Willis Van Devanter served as an associate justice on the Supreme Court of the United States. While arguably not as famous as some of his modern day counterparts, he still holds importance in American history for his role in establishing the Supreme Court as the highest authority in the land and arguing to what extent the federal government has jurisdiction in lower circuit appellate courts.
He was born in 1859 in Marion, Indiana, the son of a practicing attorney who influenced Van Devanter’s own decision to study law. He attended and graduated from the Cincinnati Law School in 1881 before immediately joining his father’s law firm. He remained with his father’s firm for only a few years before moving to Wyoming, which at the time was still a U.S. territory.
In Wyoming, Van Devanter established his own law practice and gained prominence by assisting in the revision and establishment of territorial statutes. He served as the attorney for the city of Cheyenne and also was elected to the territory’s legislature.
It was during his tenure as a territorial legislator that he gained the attention of President Benjamin Harrison, who appointed Van Devanter to the territory’s supreme court. Van Devanter was 30 years old at this time.
He remained as a territorial supreme court justice until 1890, when he returned to private law practice. His secondary stint as a private lawyer in Wyoming was short-lived, as President William McKinley quickly appointed him to the U.S. Department of Interior.
He remained with the Interior Department until 1903, when President Theodore Roosevelt appointed him to the Eighth Circuit of Appeals Court. In 1910, President William Howard Taft nominated him as a justice to the U.S. Supreme Court. He was confirmed by the U.S. Senate and officially began his tenure in 1911.
Van Devanter remained a Supreme Court justice until his retirement in 1937. He died in Washington, D.C. in 1941 at the age of 81.
Supreme Court Career
By all accounts, Van Devanter was regarded as a diplomatic yet somewhat disagreeable justice who was prone to racist and bigoted behaviors toward Native Americans and Jewish people. He largely kept his personal opinions about both groups to himself. However, he did write an opinion in 1913, one of his first as a Supreme Court justice, in which he stated that the Pueblo tribe in New Mexico was morally and intellectually inferior.
For the most part, Van Devanter’s opinions were sought for cases regarding matters such as the use of public lands, water rights, admirality, federal court jurisdiction and corporate law. Many of his peers as well as people outside of the court regarded him as an expert on judicial processes and relied on him to argue to what extent the federal courts should have jurisdiction or influence over lower courts.
His opinion regarding judicial processes and jurisdiction was so highly prized that President Taft drafted him along with two other justices to draft a piece of legislation that would become known as the Judge’s Bill.
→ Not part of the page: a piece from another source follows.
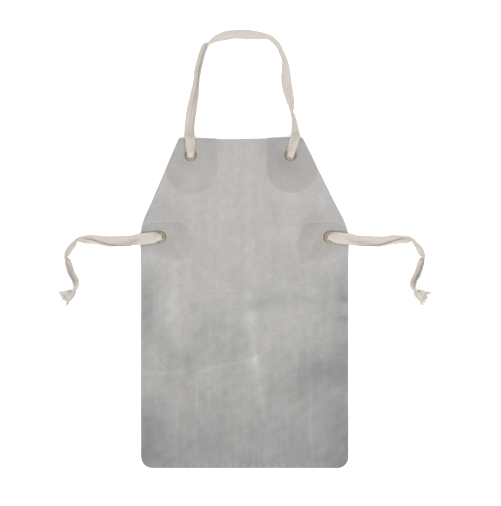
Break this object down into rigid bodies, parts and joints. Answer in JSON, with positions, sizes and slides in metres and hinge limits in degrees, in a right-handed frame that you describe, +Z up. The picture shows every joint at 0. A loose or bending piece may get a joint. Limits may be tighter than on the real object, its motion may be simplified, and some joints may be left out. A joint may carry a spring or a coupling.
{
  "type": "leather work apron",
  "caption": "Grey suede leather bib apron laid flat, with a cotton tape neck loop and waist ties passed through brass eyelets set in leather patches.",
  "frame": {"origin": "on the surface that the leather lies on, at the middle of the leather's width and length", "axes": "+X to the right as one faces the apron's front, +Y towards the neck, +Z up out of the front"},
  "size_m": [1.0364, 1.2057, 0.0324],
  "materials": {
    "suede": "matte suede",
    "smooth_leather": "matte",
    "brass": "dull antique",
    "cotton_tape": "matte woven",
    "cotton_thread": "matte thread"
  },
  "bodies": {
    "apron": {"leather_panel": "suede", "patch_neck_left": "smooth_leather", "patch_neck_right": "smooth_leather", "patch_waist_left": "smooth_leather", "patch_waist_right": "smooth_leather", "eyelet_neck_left": "brass", "eyelet_neck_right": "brass", "eyelet_waist_left": "brass", "eyelet_waist_right": "brass", "washer_neck_left": "brass", "washer_neck_right": "brass", "washer_waist_left": "brass", "washer_waist_right": "brass", "knot_neck_left": "cotton_tape", "knot_neck_right": "cotton_tape"},
    "neck_strap": {"neck_strap": "cotton_tape"},
    "tie_left_knot": {"knot_waist_left": "cotton_tape"},
    "tie_left": {"tie_left": "cotton_tape", "fray_left": "cotton_thread"},
    "tie_right_knot": {"knot_waist_right": "cotton_tape"},
    "tie_right": {"tie_right": "cotton_tape", "fray_right": "cotton_thread"}
  },
  "joints": [
    {"name": "neck_strap_fold", "type": "hinge", "parent": "apron", "child": "neck_strap", "pos_m": [-0.0114, 0.4055, 0.02205], "axis": [1, 0, 0], "range_deg": [0, 170]},
    {"name": "tie_left_swing", "type": "hinge", "parent": "apron", "child": "tie_left_knot", "pos_m": [-0.233, 0.18, 0.02205], "axis": [0, 0, 1], "range_deg": [-75, 35]},
    {"name": "tie_left_fold", "type": "hinge", "parent": "tie_left_knot", "child": "tie_left", "pos_m": [-0.233, 0.18, 0.02205], "axis": [0, 1, 0], "range_deg": [0, 120]},
    {"name": "tie_right_swing", "type": "hinge", "parent": "apron", "child": "tie_right_knot", "pos_m": [0.233, 0.18, 0.02205], "axis": [0, 0, 1], "range_deg": [-35, 75]},
    {"name": "tie_right_fold", "type": "hinge", "parent": "tie_right_knot", "child": "tie_right", "pos_m": [0.233, 0.18, 0.02205], "axis": [0, -1, 0], "range_deg": [0, 120]}
  ]
}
The Judge’s Bill argued in part that higher federal courts should have precedence over the rulings of lower courts. If a lower court ruled one way over case, the higher appellate courts as well as the Supreme Court of the United States should have the authority and right to overturn that judgment if constitutionally appropriate.
Van Devanter and the two other justices, James Clark McReynolds and George Sutherlands, successfully argued this bill before the U.S. Congress. Congress passed the Judge’s Bill into law in 1925, two years after it was first presented.
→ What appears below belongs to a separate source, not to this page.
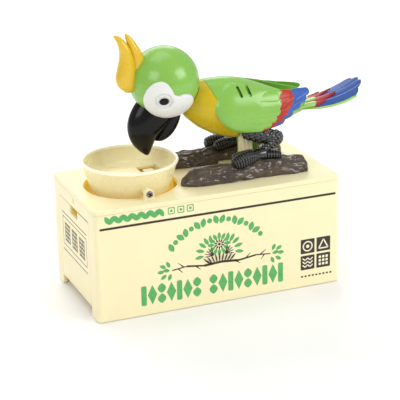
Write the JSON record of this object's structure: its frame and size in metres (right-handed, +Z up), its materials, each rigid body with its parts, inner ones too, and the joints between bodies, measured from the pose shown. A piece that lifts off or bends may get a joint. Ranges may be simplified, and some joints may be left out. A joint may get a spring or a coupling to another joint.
{
  "type": "mechanical coin bank",
  "caption": "Box shaped coin bank with a pecking parrot on a branch: a motor and gears tip the bird to a rocking bowl that drops the coin into the box.",
  "frame": {"origin": "centre of the box's underside, on the plane it stands on", "axes": "+X along the box from the bowl to the tail, +Y away from the printed long side, +Z up; the bird faces -X"},
  "size_m": [0.206, 0.086, 0.1728],
  "materials": {
    "cream_plastic": "satin moulded",
    "green_plastic": "gloss painted and moulded",
    "yellow_plastic": "satin moulded",
    "bark_plastic": "glossy bark relief",
    "black_plastic": "gloss moulded",
    "white_plastic": "gloss moulded",
    "natural_plastic": "unpainted moulded",
    "gear_plastic": "acetal, unpainted",
    "red_gear_plastic": "acetal, unpainted",
    "screw_steel": "darkened zinc plate",
    "plated_steel": "bright plated",
    "contact_brass": "bare sheet",
    "cell_jacket": "printed sleeve, no marks"
  },
  "bodies": {
    "base": {"box_shell": "cream_plastic", "top_cover": "cream_plastic", "base_plate": "cream_plastic", "partition": "cream_plastic", "battery_tray": "cream_plastic", "batteries": "cell_jacket", "battery_contacts": "contact_brass", "base_screws": "screw_steel", "leaf_switch": "contact_brass", "bowl_spring": "plated_steel", "motor": "plated_steel", "gear_frame": "natural_plastic", "gear_plate": "natural_plastic", "gear_screws": "screw_steel", "axles": "plated_steel", "hip_bracket": "cream_plastic", "hip_pin": "plated_steel", "bracket_screws": "screw_steel", "near_branch": "bark_plastic", "far_branch": "bark_plastic", "branch_screws": "screw_steel", "near_foot": "black_plastic", "far_foot": "black_plastic", "near_shank": "black_plastic", "far_shank": "black_plastic", "near_thigh": "black_plastic", "far_thigh": "black_plastic", "leg_pins": "plated_steel"},
    "bird": {"chest_shell": "yellow_plastic", "back_shell": "green_plastic", "body_lever": "green_plastic", "drive_sector": "green_plastic", "sector_screws": "screw_steel", "body_screws": "screw_steel", "near_wing": "green_plastic", "far_wing": "green_plastic", "tail": "green_plastic", "neck": "green_plastic", "near_head": "green_plastic", "far_head": "green_plastic", "crest": "yellow_plastic", "near_eye_patch": "white_plastic", "far_eye_patch": "white_plastic", "eyes": "black_plastic", "upper_beak": "black_plastic", "lower_beak": "black_plastic"},
    "bowl": {"bowl": "cream_plastic", "pivot_screws": "screw_steel"},
    "coin_trip": {"trip_lever": "cream_plastic"},
    "coin_door": {"coin_door": "cream_plastic"},
    "battery_door": {"battery_door": "cream_plastic"},
    "drive_gear": {"drive_gear": "gear_plastic"},
    "second_gear": {"second_gear": "red_gear_plastic"},
    "first_gear": {"first_gear": "gear_plastic"},
    "motor_pinion": {"motor_pinion": "gear_plastic"}
  },
  "joints": [
    {"name": "body_tilt", "type": "hinge", "parent": "base", "child": "bird", "pos_m": [0.033, 0, 0.101], "axis": [0, 1, 0], "range_deg": [-8, 22]},
    {"name": "drive_gear_turn", "type": "hinge", "parent": "base", "child": "drive_gear", "pos_m": [0.033, 0, 0.0454], "axis": [0, 1, 0], "range_deg": [-106, 39]},
    {"name": "second_gear_turn", "type": "hinge", "parent": "base", "child": "second_gear", "pos_m": [0.04599, 0, 0.0379], "axis": [0, 1, 0], "range_deg": [-155, 425]},
    {"name": "first_gear_turn", "type": "hinge", "parent": "base", "child": "first_gear", "pos_m": [0.05958, 0, 0.0355], "axis": [0, 1, 0], "range_deg": [-1525, 560]},
    {"name": "motor_turn", "type": "hinge", "parent": "base", "child": "motor_pinion", "pos_m": [0.06583, 0, 0.04633], "axis": [0, 1, 0], "range_deg": [-2250, 6100]},
    {"name": "bowl_tilt", "type": "hinge", "parent": "base", "child": "bowl", "pos_m": [-0.045, 0, 0.078], "axis": [0, 1, 0], "range_deg": [0, 15], "stiffness_Nm_per_rad": 0.06, "springref_deg": -5.73, "deforming": ["bowl_spring"]},
    {"name": "trip_press", "type": "hinge", "parent": "base", "child": "coin_trip", "pos_m": [-0.008, 0, 0.056], "axis": [0, -1, 0], "range_deg": [0, 4], "stiffness_Nm_per_rad": 0.03, "springref_deg": -5.73},
    {"name": "coin_door_swing", "type": "hinge", "parent": "base", "child": "coin_door", "pos_m": [-0.0825, 0, 0.0085], "axis": [0, -1, 0], "range_deg": [0, 85]},
    {"name": "battery_door_slide", "type": "slide", "parent": "base", "child": "battery_door", "axis": [-1, 0, 0], "range_m": [0, 0.03]}
  ],
  "couplings": [
    {"joint": "drive_gear_turn", "follows": "body_tilt", "ratio": -4.7917},
    {"joint": "second_gear_turn", "follows": "body_tilt", "ratio": 19.167},
    {"joint": "first_gear_turn", "follows": "body_tilt", "ratio": -69},
    {"joint": "motor_turn", "follows": "body_tilt", "ratio": 276}
  ]
}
Interestingly, Van Devanter, McReynolds, Sutherlands and their fellow justice Pierce Butler joined forces to oppose President Franklin Roosevelt’s New Deal legislation. The four justices were quickly labeled by the American media as “The Four Horsemen” for their passionate conservatism and determination to override Roosevelt’s attempt to enact the New Deal.
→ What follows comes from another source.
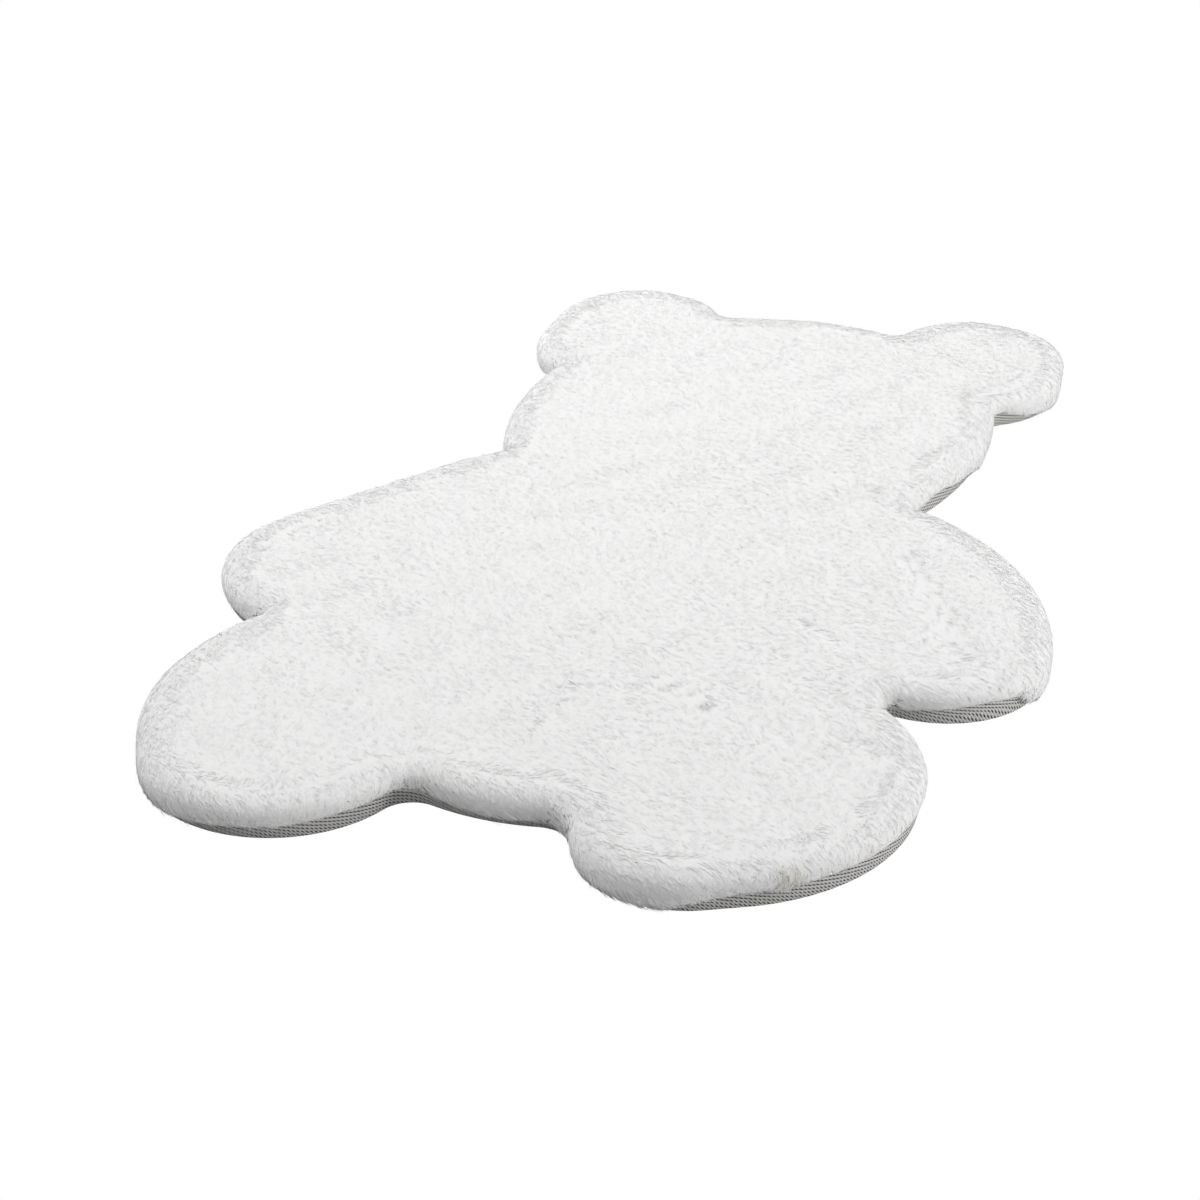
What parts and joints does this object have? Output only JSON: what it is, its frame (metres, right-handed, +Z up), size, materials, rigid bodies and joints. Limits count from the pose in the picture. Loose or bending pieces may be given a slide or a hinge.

They were so determined to eliminate the New Deal that the four would ride to and from work together to correlate arguments and opinions. Their opposition to Roosevelt’s legislation infuriated the president, however, and convinced him to pack the courts with justices who would agree with and further his New Deal legislation.
Van Devanter decided to retire from the Supreme Court in 1937 just as Roosevelt began packing the courts with like-minded judges. It was also around this time that Congress passed legislation that would pay justices over the age of 70 their full salaries after they retired.
The ability to collect his full pay convinced Van Devanter that the time was right to retire. In fact, he stated that he would have retired five years earlier but needed his income on which to live. His health was in decline by that time, and he decided to remain in Washington, D.C. rather than move back to Indiana or Wyoming. During his retirement, he spent some time on the property that he and his wife purchased in Ontario, Canada. They sold the property in 1939.
Van Devanter died at the age of 81 in 1941. He was buried in Rock Creek Cemetery in what became his family’s plot. The plot itself is marked by a simple headstone with the family’s surname engraved on it. His individual grave is marked by a headstone with his name and dates of birth and death.
He was preceded in death by his wife, Dolly, and survived by his two sons, Isaac and Winslow, and three grandchildren. Van Devanter’s legislative and judicial papers and opinions likewise survive him. They remain archived in the U.S. Library of Congress in Washington, D.C.
Willis Van Devanter is remembered for his opinions that established the supremacy of higher federal courts as well as the U.S. Supreme Court. He earned a reputation as a legal expert early in his career and enjoyed professional successes far sooner than many of his legislative or judicial counterparts. He also is well remembered for authoring the Judge’s Bill as well as his fierce opposition to Franklin Roosevelt’s New Deal.